Display the final result in **Bold** Text



In [None]:
from IPython.display import display, HTML

def display_result_in_bold(text):
    display(HTML(f"<h1 style='font-size:24px; font-weight:bold;'>{text}</h1>"))

# Example usage
# result = "This is the result you want to display in bold with a bigger font"
display_result_in_bold(result)


# print(result)

In [None]:
# from IPython.display import Markdown
# Markdown(result)

## Observations

1. I used the PDFSearchTool provided by crewAI for creating embeddings of the 3 pdfs and getting the response of the query. It uses RAG underneath along with OpenAI embeddings and chromadb.
This was really easy and simple way of doing the RAG search. It took me quite a long time to finally figure it out, after watching some youtube videos.

For most of time, I was under the impression that we have to create the embeddings ourselves, which I tried, even tried creating custom crewAI tool, but it didn't work.

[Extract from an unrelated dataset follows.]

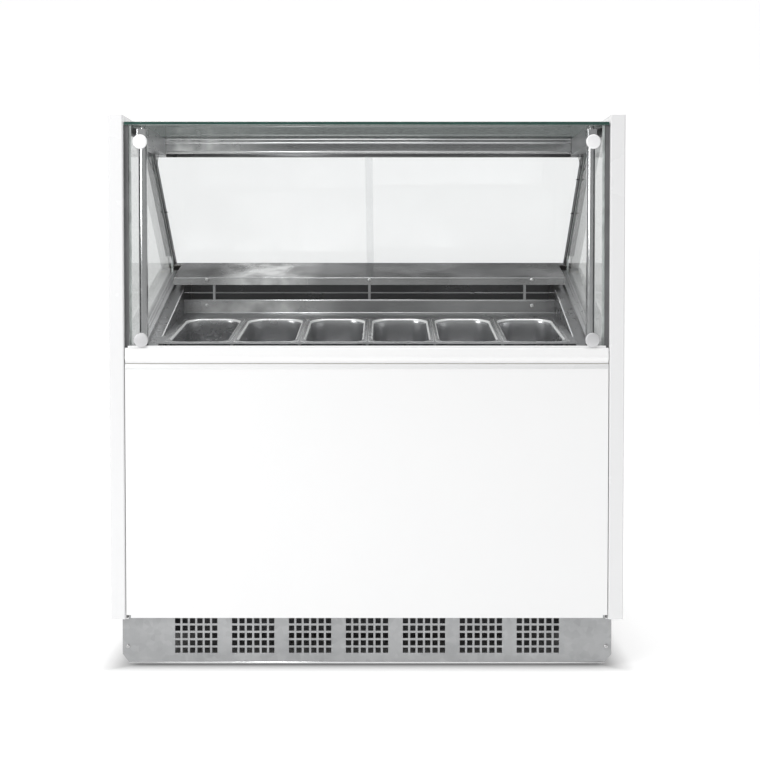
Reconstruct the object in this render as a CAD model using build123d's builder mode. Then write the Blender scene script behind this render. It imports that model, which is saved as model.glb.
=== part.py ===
from build123d import *
import math
import os

# Ice cream dipping cabinet: a free-standing serving counter with six inclined pans under a glass display.
# X runs across the front, -Y faces the customer, +Z is up. The origin is on the floor, under the middle.

# ---- driving dimensions, in millimetres ----
WIDTH = 1250
DEPTH = 800
HEIGHT = 1350
FRONT = -DEPTH / 2
BACK = DEPTH / 2

POST_WIDTH = 36
POST_DEPTH = 40
POST_X = WIDTH / 2 - POST_WIDTH        # inner face of the front posts
DECK_Z = 124                           # top of the base deck, on which the body stands
DECK_T = 3
DECK_FRONT = FRONT + 26.5
SHEET = 1.5                            # usual sheet thickness

PANEL_HALF = 587                       # front panel and rail half width
PANEL_Y = FRONT + 2
PANEL_BOTTOM = 127
PANEL_TOP = 736
STRIP_TOP = 748
RAIL_BOTTOM = 752
RAIL_TOP = 787
RAIL_BACK = FRONT + 46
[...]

2. I stopped running the crew, as you can see above, since my balance was exhausted on the OpenAI account. You may not realize, but running this crew was extremely costly. I spent almost $15 for this without even realizing. It charged me almost a dollar for every time I'd kickoff the crew.

It could be because since the CrewAI creates the embeddings using OpenAI, which is not cheap.

3. I did run several iterations playing with manager agent v/s manager llm, twicking the prompt and backstory, and asking queries on each of the pdfs. They all yielded great results, but it would wipe them out when I ran the crew next time. Then, I ran out of funds, so the results may not be exactly what you've wanted.

However, you can see one of the results displayed in bold above.